La maniobra relativa a la confianza realizada por el presidente del BCE, Mario Draghi, en la forma de su declaración del año 2012 acerca de que las autoridades monetarias harían “lo que sea necesario” para preservar el euro, ha funcionado hasta el momento. Pero el conocimiento de que el euro no es un compromiso vinculante entre sus miembros hará que sea mucho menos probable que tal maniobra funcione la próxima vez. Los rendimientos de los bonos podrían dispararse al alza, y ninguna cantidad de declaraciones para restablecer la confianza por parte del BCE y de los líderes europeos sería suficiente para bajarlos desde niveles estratosféricos, porque el mundo ahora sabe que no van a hacer “lo que sea necesario”. Como el ejemplo de Grecia ha demostrado, únicamente van a realizar miopes exigencias relativas a políticas electorales.
La consecuencia más importante, me temo, es el debilitamiento de la solidaridad europea. El euro se suponía que la fortalecería. En cambio, ha tenido el efecto contrario.
No es del interés de Europa –o del mundo– tener un país en la periferia de Europa, alejado de sus vecinos, sobre todo ahora, cuando la inestabilidad geopolítica es ya tan evidente. El vecino Oriente Próximo está en crisis; Occidente está tratando de contener a una Rusia que últimamente se ha vuelto agresiva; y China, que ya es el mayor ahorrador del mundo, el país más grande en cuanto al comercio exterior y la economía más grande en general (en términos de paridad de poder adquisitivo), confronta a Occidente con nuevas realidades económicas y estratégicas. Este no es un momento para la desunión europea.
Los líderes europeos se veían a sí mismos como visionarios cuando crearon el euro. Ellos pensaban que miraban más allá de las exigencias a corto plazo que normalmente preocupan a los líderes políticos.

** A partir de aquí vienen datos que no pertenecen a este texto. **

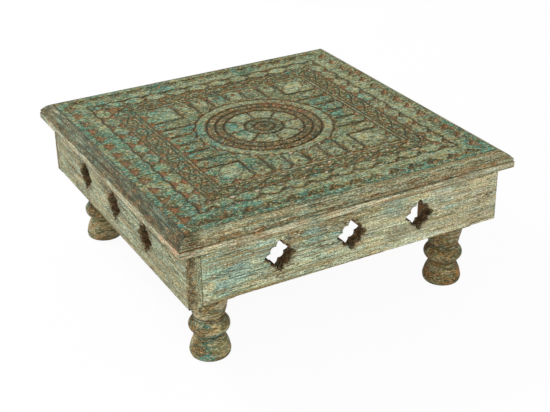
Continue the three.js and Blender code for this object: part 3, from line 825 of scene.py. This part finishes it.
def worn_board(board, seed):
    """Points of a board that is a little bowed, uneven, and nicked at its arrises."""
    x, deep, z = board.points.T
    bow = 0.22 * noise(x, z, 55, seed) + 0.08 * noise(x * 0.15, z, 3.4, seed + 1)
    nick = held(noise(x, z, 6.5, seed + 2) - 0.3) * board.arris * 1.3
    inward = np.where(deep < board.thickness / 2, 1, -1)
    depth = deep + inward * (board_sunk + bow * (board.to_edge > 0.2) + 0.4 * nick)
    at_edge = 0.5 * nick * (board.to_edge < 1.5)
    return np.stack([x - np.sign(x - board.middle[0]) * at_edge, board.low[1] + depth,
                     z - np.sign(z - board.middle[2]) * at_edge], 1)


def apron_wear(board):
    """Wear along the arrises, but not where two boards meet at a corner."""
    x = board.x
    wear = held(0.9 * board.arris * (1 - board.hole) + 0.55 * np.exp(-board.to_edge / 1.8))
    wear = wear * smoothstep(board.low[0] + 1, board.low[0] + 4, x)
    wear = wear * (1 - (x > board.high[0] - 2) * (board.deep > 0.6 * board.thickness))
    return held(wear + 0.5 * board.arris * board.hole)


def end_grain_stains(board, seed):
    """Dark places and specks on the end grain that shows at a corner."""
    deep, z, grain = board.deep, board.z, board.end_grain
    below = board.high[2] - z
    inward = deep / board.thickness + 0.15 * noise(deep, z, 9.0, seed + 5)
    under_rim = smoothstep(2, 4, below) * smoothstep(14, 9, below)
    dark = grain * np.maximum(smoothstep(0.5, 0.25, inward), 0.8 * under_rim)
    return dark, grain * (1 - dark) * smoothstep(-0.05, 0.35, noise(deep, z, 3.2, seed + 9))


def apron_dirt_and_shade(board, side, seed, dark, specks):
    """Dirt and painted shade in the piercings, a painted shadow under the rim, dirt on the end grain and
    where the next board meets it, painted shade over the left apron, and a darker back face.
    """
    x, deep, z = board.points.T
    plain = 1 - board.end_grain
    mottled = 0.6 + 0.7 * noise(deep, z, 4.0, seed + 8)
    # dirt and painted shade on the piercing walls and round them
    dirt = 0.6 * board.wall * (1 + 0.9 * noise(x + z, deep, 4.0, seed + 6)) + 0.25 * board.around
    # a painted shadow along the top of the board, under the rim
    dirt = dirt + 0.75 * np.exp(-(board.high[2] - z) / 3.0) + 0.95 * dark * mottled + 0.5 * specks
    dirt = dirt + 0.7 * np.exp(-(board.high[0] - x) / 1.2) * plain
    # painted shade darkening the whole left apron
    dirt = dirt + (0.14 + 0.2 * noise(x * 0.3, z, 2.2, seed + 7)) * (side == "left") * plain
    return held(dirt + 0.3 * board.back)


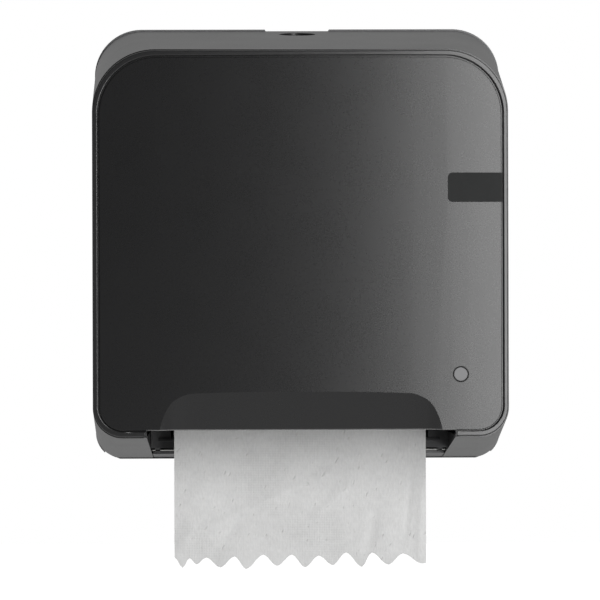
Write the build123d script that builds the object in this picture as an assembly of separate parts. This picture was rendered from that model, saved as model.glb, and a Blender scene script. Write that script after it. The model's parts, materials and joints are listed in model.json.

Desafortunadamente, su comprensión de la economía se quedó corta frente a su ambición; y la política en aquel momento no permitió la creación del marco institucional que podría haber permitido que el euro funcione según lo previsto. A pesar de que se suponía que la moneda única iba a traer consigo prosperidad sin precedentes, es difícil detectar un efecto positivo significativo para la eurozona en su conjunto durante el período anterior a la crisis. En el período posterior a dicha crisis, los efectos adversos han sido enormes.
El futuro de Europa y del euro depende ahora de si los líderes políticos de la eurozona pueden o no pueden combinar una pizca de pensamiento económico con un sentido visionario de —y una preocupación por— la solidaridad europea. Probablemente empecemos a encontrar la respuesta a esta pregunta existencial durante las próximas semanas.